Quick aside: Diamond's Guns, Germs and Steel seems to answer a different question. My impression from reading the book (which could be wrong as I don't have a copy to consult here) is that Diamond basically took for granted that colonialism is at the root of most of Africa's problems, and he was addressing the question of why Europeans were able to trample all over Africans (and everyone else). Kristof's point about zebras and elephants is also wide of the mark--Diamond was talking about domestication, which is very different from training, and Diamond's thesis covers much more than mammals in any case.
It's true that there are a lot of countries that were never colonies that are also in ruins. But there are a lot of ways to foul up a country (see here for example). A better metric would be to look at ex-colonies that are doing well. (Let's count relatively recent colonies, as practically everywhere was a colony at some point.) The only ones I can think that are first-rank powers are Canada and Australia, and perhaps South Korea. It's telling that there is practically no native population left in Canada or Australia. In any case, I think it's fair to say that the vast majority of recent ex-colonies are in sad shape.
It's true that the post-colonial borders throughout Africa and elsewhere are basically insane, and the ethnic tensions left behind from the colonial favoritism often had horrific results. But the big one that Kristof is missing is institutions. Colonial powers set up an administration to run a colony, and when they were inevitably driven out they carved out most of that governing apparatus with them. New countries were left with shaky institutions associated with the old regime, few career civil servants and bureaucrats, and fewer politicians with governing experience. What's more, the general population had usually been denied access to even basic education and training. Is it any wonder that most of them collapsed in graft and military coups? We can see from the experience of Zimbabwe that once a terrible regime is ensconced, a country can far very fall indeed, and its climb back to decent shape will probably be long and hard (though Rwanda is doing remarkably well).
I'm no expert on Botswana, but as far as I can tell they just got lucky with their first President Seretse Khama. He was one of those rare leaders (like the even more adroit King Hussein) with a natural sense for small-power diplomacy and resource management (between 1966 and 1980 Botswana had the highest growth rate in the world). Now institutions are firmly in place that give Botswana a solid footing, even for dealing with their immense AIDS problem.

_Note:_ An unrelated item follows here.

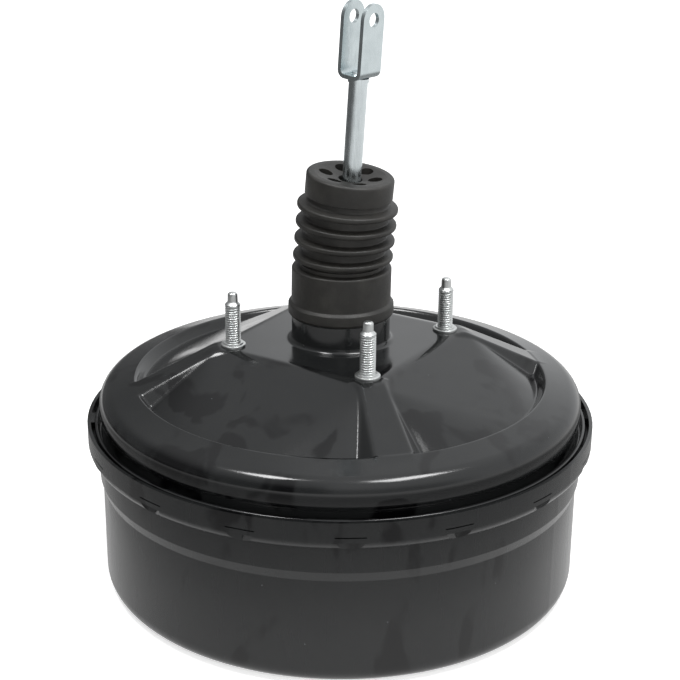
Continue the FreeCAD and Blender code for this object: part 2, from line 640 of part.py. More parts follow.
def make_rear_shell():
    """Pressed cover: flange and lip, shoulder, annulus, panels, spurs, plateau, collar."""
    body = new_body("rear_shell")
    turn_outline(body, "turned", [
        ("0", "flange_low"), ("lip_radius", "flange_low"), ("lip_radius", "lip_top"),
        ("lip_radius - wall", "lip_top"), ("lip_radius - wall", "flange_low + wall"),
        ("waist_radius", "flange_low + wall"), ("waist_radius", "shoulder_foot"),
        ("shoulder_radius", "shoulder_foot + wall * 3"), ("shoulder_radius", "shoulder_height"),
        ("annulus_radius", "annulus_height"), ("panel_foot_radius", "panel_foot_height"),
        ("0", "panel_foot_height"),
    ])
    corner = [("shoulder_radius", "shoulder_height")]
    round_rings(body, "shoulder", corner, "shoulder_round")
    round_rings(body, "annulus_edge", [("annulus_radius", "annulus_height")], "wall")

    # Panels: a ruled surface from the square plateau down to the annulus
    square = rounded_square(body, "plateau", "plateau_half", "plateau_corner", "plateau_height")
    circle = quartered_circle(body, "panel_foot", "panel_foot_radius", "panel_foot_height")
    doc.recompute()
    loft(body, "panels", [square, circle], "PartDesign::AdditiveLoft")

    add_spurs(body)

    # Collar that guides the valve body
    sketch = new_sketch(body, "collar_sketch", "XY_Plane", lift="plateau_height - wall / 2")
    draw_circle(sketch, "0", "0", "collar_radius")
    doc.recompute()
    extruded(body, "collar", sketch, "collar_step - plateau_height + wall / 2")
    sketch = new_sketch(body, "neck_sketch", "XY_Plane", lift="collar_step - wall / 2")
    draw_circle(sketch, "0", "0", "neck_radius")
    doc.recompute()
    extruded(body, "neck", sketch, "neck_top - collar_step + wall / 2")
    round_rings(body, "collar_edge", [("collar_radius", "collar_step")], "wall * 0.8")

    # Inside of the pressing
    before = body.Shape.Volume
    turn_outline(body, "hollow", [
        ("0", "flange_low - wall"), ("waist_radius - wall", "flange_low - wall"),
        ("waist_radius - wall", "shoulder_foot"),
        ("shoulder_radius - wall", "shoulder_foot + wall * 3"),
        ("shoulder_radius - wall", "shoulder_height - wall * 0.77"),
        ("annulus_radius + wall / 2", "annulus_height - wall * 1.15"),
        ("panel_foot_radius + wall / 2", "panel_foot_height - wall"),
        ("0", "panel_foot_height - wall"),
    ], "PartDesign::Groove")
    must_cut(body, before, "hollow")
    round_rings(body, "shoulder_under", [("shoulder_radius - wall", "shoulder_height - wall * 0.77")],
                "shoulder_round - wall")
    before = body.Shape.Volume
    square = rounded_square(body, "plateau_under", "plateau_half", "plateau_corner",
                            "plateau_height - wall")
    circle = quartered_circle(body, "panel_under", "panel_foot_radius",
                              "panel_foot_height - wall")
    doc.recompute()
    loft(body, "hollow_panels", [square, circle], "PartDesign::SubtractiveLoft")
    must_cut(body, before, "hollow_panels")
    hollow_spurs(body)
    bore_holes(body, "collar_bore", [("0", "0")], "collar_radius - wall",
               "panel_foot_height", "collar_step - wall")
    bore_holes(body, "neck_bore", [("0", "0")], "neck_radius - wall",
               "panel_foot_height", "neck_top + wall")
    bore_holes(body, "stud_holes", stud_places("stud_spacing"), "stud_hole",
               "plateau_height - wall * 2", "plateau_height + wall")
    return body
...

Reading Daniel Larison gives me more respect for the paleoconservative position in international affairs. He linked to this article in World Affairs Journal the other day:
On the contrary, if the history of the past century showed anything, it was that clear legal norms, and the securing of international stability more generally, also serve the cause of human welfare. Let alone the fact that it is much easier to destroy institutions than to build them. Liberalism’s characteristic indifference to institutions, both domestic and international, has thus been called into question. In short, the ending of the era of humanitarian interventionism may come to be seen as a sign of the waning of Western power, and mourned as consigning more of the world’s peoples to the mercies of the tyrants who rule them. But it is possible to view it more positively, as the belated emergence of a new maturity in international relations.Now I'm not going to say that international intervention to prevent something like the Rwandan Genocide is wrong. But that article does cut a bit close to the bone. Institutions are hard to build and easy to destroy, and a relatively short war or dictatorship can break a country down in ways that take perhaps hundreds of years to undo.